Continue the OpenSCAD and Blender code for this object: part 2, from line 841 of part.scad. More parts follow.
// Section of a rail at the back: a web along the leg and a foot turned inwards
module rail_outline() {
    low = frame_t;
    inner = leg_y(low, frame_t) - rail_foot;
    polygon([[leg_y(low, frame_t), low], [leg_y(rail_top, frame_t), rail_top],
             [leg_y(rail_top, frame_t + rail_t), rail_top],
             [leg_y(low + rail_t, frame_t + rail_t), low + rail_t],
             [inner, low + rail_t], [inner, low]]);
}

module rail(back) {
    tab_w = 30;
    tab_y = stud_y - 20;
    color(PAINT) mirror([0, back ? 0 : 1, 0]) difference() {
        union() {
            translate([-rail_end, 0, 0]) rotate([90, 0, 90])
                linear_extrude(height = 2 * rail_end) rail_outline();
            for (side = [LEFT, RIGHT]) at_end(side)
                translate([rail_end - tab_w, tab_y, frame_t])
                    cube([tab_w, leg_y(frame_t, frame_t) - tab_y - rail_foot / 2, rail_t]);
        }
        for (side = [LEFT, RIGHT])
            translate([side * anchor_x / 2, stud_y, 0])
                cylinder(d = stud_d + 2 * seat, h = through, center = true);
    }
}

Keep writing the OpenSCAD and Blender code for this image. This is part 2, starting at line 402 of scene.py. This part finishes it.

* * * * * * *

■ **Aim of the task**
All entries must be repeated verbatim.

■ **Response to the exercise**
Continue the OpenSCAD and Blender code for this object: part 2, from line 841 of part.scad. More parts follow.
// Section of a rail at the back: a web along the leg and a foot turned inwards
module rail_outline() {
    low = frame_t;
    inner = leg_y(low, frame_t) - rail_foot;
    polygon([[leg_y(low, frame_t), low], [leg_y(rail_top, frame_t), rail_top],
             [leg_y(rail_top, frame_t + rail_t), rail_top],
             [leg_y(low + rail_t, frame_t + rail_t), low + rail_t],
             [inner, low + rail_t], [inner, low]]);
}

module rail(back) {
    tab_w = 30;
    tab_y = stud_y - 20;
    color(PAINT) mirror([0, back ? 0 : 1, 0]) difference() {
        union() {
            translate([-rail_end, 0, 0]) rotate([90, 0, 90])
                linear_extrude(height = 2 * rail_end) rail_outline();
            for (side = [LEFT, RIGHT]) at_end(side)
                translate([rail_end - tab_w, tab_y, frame_t])
                    cube([tab_w, leg_y(frame_t, frame_t) - tab_y - rail_foot / 2, rail_t]);
        }
        for (side = [LEFT, RIGHT])
            translate([side * anchor_x / 2, stud_y, 0])
                cylinder(d = stud_d + 2 * seat, h = through, center = true);
    }
}

Keep writing the OpenSCAD and Blender code for this image. This is part 2, starting at line 402 of scene.py. This part finishes it.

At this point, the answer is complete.